Home prices cooling off slightly in Q4 of 2022.
In the fourth quarter of 2022, existing-home sales prices climbed in 166 out of 186 metro areas, approximately 90%. While this seems like an across-the-board gain, that is down from the 181 metro areas that saw home price increases in the third quarter.
In a report today by the National Association of Realtors® (NAR), national median single-family existing-home price came in at $378,700. This was a 4.0% increase from Q4 of 2021, but lower than last quarter, which came in at $398,500. This past quarter’s home prices represented a slowdown of year-over-year price appreciation from last quarter, when home prices grew at a 8.6% pace.
Rising mortgage rates are seen as a major reason for this slowdown in home price growth. National average mortgage rates were above 7% for the first time in decades during parts of the quarter, which surely had an effect on home prices.
A welcome slowdown
"A slowdown in home prices is underway and welcomed, particularly as the typical home price has risen 42% in the past three years," said Lawrence Yun, NAR Chief Economist. "Far fewer metro markets experienced double-digit price gains in the latest quarter."
Metro areas seeing double digit price gains:
- Q4 2021: 66%
- Q1 2022: 70%
- Q2 2022: 80%
- Q3 2022: 46%
- Q4 2022: 18%
Home prices grew in all four regions of the country last quarter, meaning that most owners’ homes are worth more than at this time last year. But the relatively modest increases could help potential homebuyers.
Median Home Prices, Q4 2022 vs. Q4 2021
- Northeast: up 5.3%
- Midwest: up 4.0%
- South: up 4.9%
- West: up 2.6%
This increase in home value can help current homeowners finance a home renovation project, with home equity lines of credit (HELOC) being a particularly useful tool to tap into the equity they’ve built up without changing the terms, and possibly rate, of their mortgage.
Help for housing affordability
Potential homebuyers have struggled over the last year with the double whammy of rising home prices and mortgage rates. But both of those trends are starting to reverse, with 11% of markets (20 of 186) experiencing home price declines in the fourth quarter of 2022 and mortgage rates dipping under 6% for the first time since the fall of 2022 recently.
Housing affordability remained an issue in the final three months of 2022, though the increase seems to be decelerating.

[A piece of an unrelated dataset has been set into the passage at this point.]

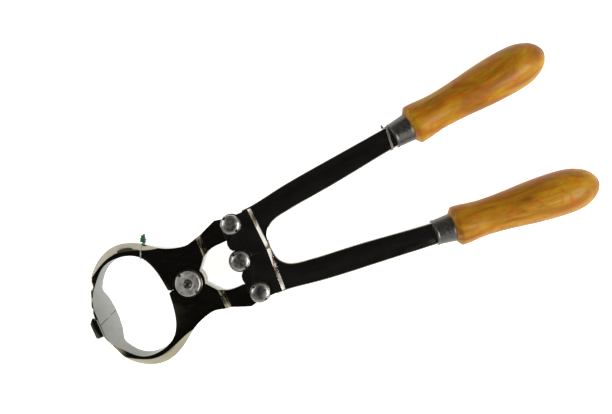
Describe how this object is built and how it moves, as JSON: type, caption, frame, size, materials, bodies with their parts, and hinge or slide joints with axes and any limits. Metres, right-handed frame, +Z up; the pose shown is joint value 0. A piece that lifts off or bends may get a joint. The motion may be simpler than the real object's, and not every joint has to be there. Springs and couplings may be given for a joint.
{
  "type": "bloodless castrating pincers",
  "caption": "Long-handled bloodless castrating pincers: curved blunt-bladed steel jaws closed by a toggle linkage, with wooden grips.",
  "frame": {"origin": "middle of the tool's outline on the plane it rests on, lying flat and closed", "axes": "+X from the jaws towards the grips, +Y across the tool towards the upper handle, +Z up along the pivots, nuts on top"},
  "size_m": [0.4764, 0.167, 0.0576],
  "materials": {
    "polished_steel": "mirror polished and plated forged steel, ground satin on the blades' inner faces",
    "turned_steel": "turned and polished steel",
    "dark_steel": "dark satin steel",
    "varnished_wood": "turned hardwood under glossy orange-brown varnish",
    "green_plastic": "plastic-coated tie wire",
    "bare_wire": "soft iron tie wire"
  },
  "bodies": {
    "main_pivot": {"main_pivot_bolt": "turned_steel", "main_pivot_washer": "turned_steel", "main_pivot_nut": "turned_steel"},
    "upper_jaw_body": {"upper_jaw": "polished_steel", "jaw_tie": "green_plastic"},
    "lower_jaw_body": {"lower_jaw": "polished_steel"},
    "centre_pivot": {"centre_pivot_bolt": "turned_steel", "centre_pivot_washer": "turned_steel", "centre_pivot_nut": "turned_steel"},
    "upper_handle": {"upper_lever": "polished_steel", "upper_link_bolt": "turned_steel", "upper_link_washer": "turned_steel", "upper_link_nut": "turned_steel", "upper_ferrule": "dark_steel", "upper_grip": "varnished_wood", "upper_butt_washer": "turned_steel", "shank_tie": "bare_wire"},
    "lower_handle": {"lower_lever": "polished_steel", "lower_link_bolt": "turned_steel", "lower_link_washer": "turned_steel", "lower_link_nut": "turned_steel", "lower_ferrule": "dark_steel", "lower_grip": "varnished_wood", "lower_butt_washer": "turned_steel"}
  },
  "joints": [
    {"name": "centre_pivot_slide", "type": "slide", "parent": "main_pivot", "child": "centre_pivot", "axis": [1, 0, 0], "range_m": [0, 0.032]},
    {"name": "upper_handle_fold", "type": "hinge", "parent": "centre_pivot", "child": "upper_handle", "pos_m": [-0.09739, 0, 0.0288], "axis": [0, 0, 1], "range_deg": [0, 50]},
    {"name": "lower_handle_fold", "type": "hinge", "parent": "centre_pivot", "child": "lower_handle", "pos_m": [-0.09739, 0, 0.0288], "axis": [0, 0, 1], "range_deg": [-50, 0]},
    {"name": "upper_jaw_turn", "type": "hinge", "parent": "main_pivot", "child": "upper_jaw_body", "pos_m": [-0.14839, 0, 0.0288], "axis": [0, 0, 1], "range_deg": [-8.2, 0]},
    {"name": "lower_jaw_turn", "type": "hinge", "parent": "main_pivot", "child": "lower_jaw_body", "pos_m": [-0.14839, 0, 0.0288], "axis": [0, 0, 1], "range_deg": [0, 8.2]}
  ],
  "couplings": [
    {"joint": "lower_handle_fold", "follows": "upper_handle_fold", "ratio": -1},
    {"joint": "upper_jaw_turn", "follows": "upper_handle_fold", "ratio": -0.1589},
    {"joint": "lower_jaw_turn", "follows": "upper_handle_fold", "ratio": 0.1589},
    {"joint": "centre_pivot_slide", "follows": "upper_handle_fold", "m_per_rad": 0.03653}
  ]
}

At the end of 2022, the monthly mortgage payment on a typical single-family home with a 20% down payment was $1,969. This is a 7% increase from the third quarter of 2022 ($1,838), but a significant increase of 58% – or $720 – from the fourth quarter of 2021. But if mortgage rate and home price trends continue, those numbers will hopefully continue coming down.
“Even with a projected reduction in home sales this year, prices are expected to remain stable in the vast majority of the markets due to extremely limited supply,” Yun added. “Moreover, there are signs that buyers are returning as mortgage rates decline, even with inventory levels near historic lows.”

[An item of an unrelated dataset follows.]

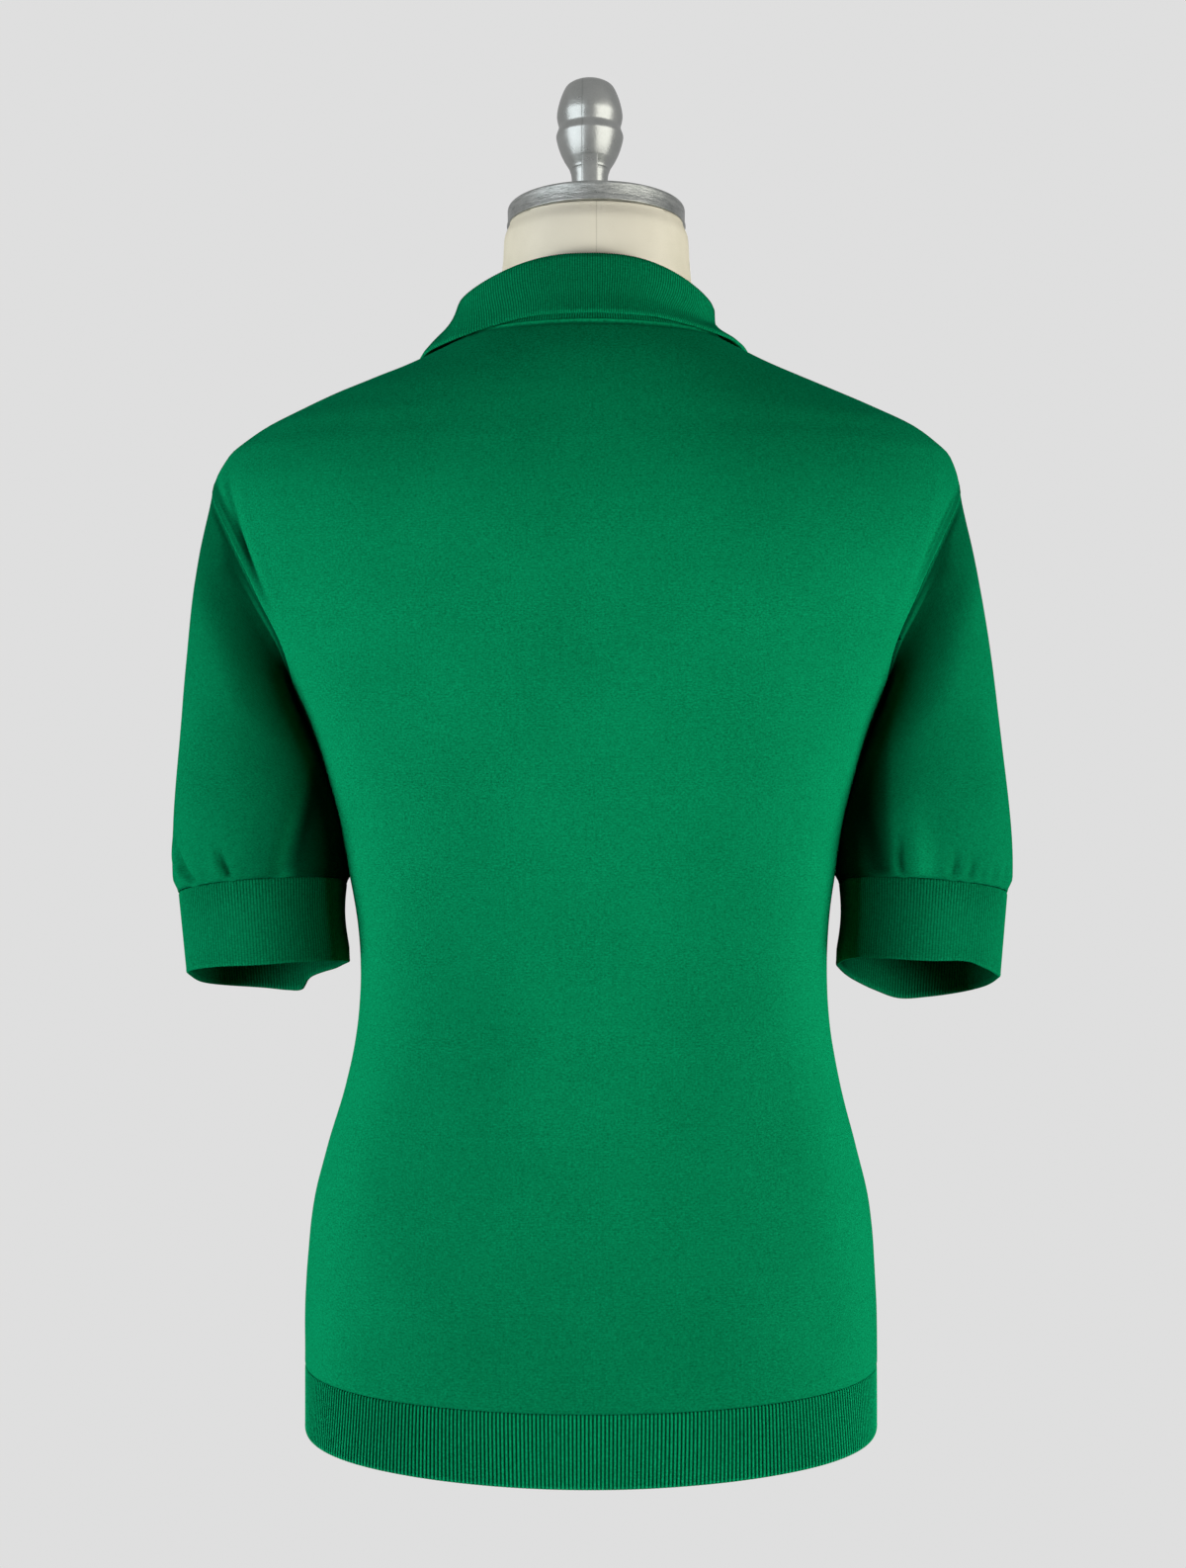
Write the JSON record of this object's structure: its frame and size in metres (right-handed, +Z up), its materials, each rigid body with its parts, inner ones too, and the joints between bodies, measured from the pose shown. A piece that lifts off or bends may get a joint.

Where home prices are moving
Once again, the South saw a majority of the largest home price increases.
Top 10 metro areas with largest year-over-year price increases:
- Farmington, N.M. (20.3%)
- North Port-Sarasota-Bradenton, Fla. (19.5%)
- Naples-Immokalee-Marco Island, Fla. (17.2%)
- Greensboro-High Point, N.C. (17.0%)
- Myrtle Beach-Conway-North Myrtle Beach, S.C.-N.C. (16.2%)
- Oshkosh-Neenah, WI (16.0%)
- Winston-Salem, N.C. (15.7%)
- El Paso, Texas (15.2%)
- Punta Gorda, Fla. (15.2%)
- Deltona-Daytona Beach-Ormond Beach, Fla. (14.5%)
Many of the metro areas that are the most expensive saw little positive change in their average home prices, and some even saw their average home sale price come down. A majority of these markets are out West:
Top 10 most expensive markets in the U.S., with average price change this quarter:
- San Jose-Sunnyvale-Santa Clara, Calif. ($1,577,500; -5.8%)
- San Francisco-Oakland-Hayward, Calif. ($1,230,000; -6.1%)
- Anaheim-Santa Ana-Irvine, Calif. ($1,132,000; -1.6%)
- Urban Honolulu, Hawaii ($1,090,200; 3.4%)
- San Diego-Carlsbad, Calif. ($857,000; 1.4%)
- Los Angeles-Long Beach-Glendale, Calif. ($829,100; -1.3%)
- Naples-Immokalee-Marco Island, Fla. ($802,500; 17.2%)
- Boulder, Colo. ($759,500; -2.0%)
- Seattle-Tacoma-Bellevue, Wash. ($708,900; 1.3%)
- Barnstable Town, Mass. ($668,100; 4.0%)
“A few markets may see double-digit price drops, especially some of the more expensive parts of the country which have also seen weaker employment and higher instances of residents moving to other areas,” Yun notes.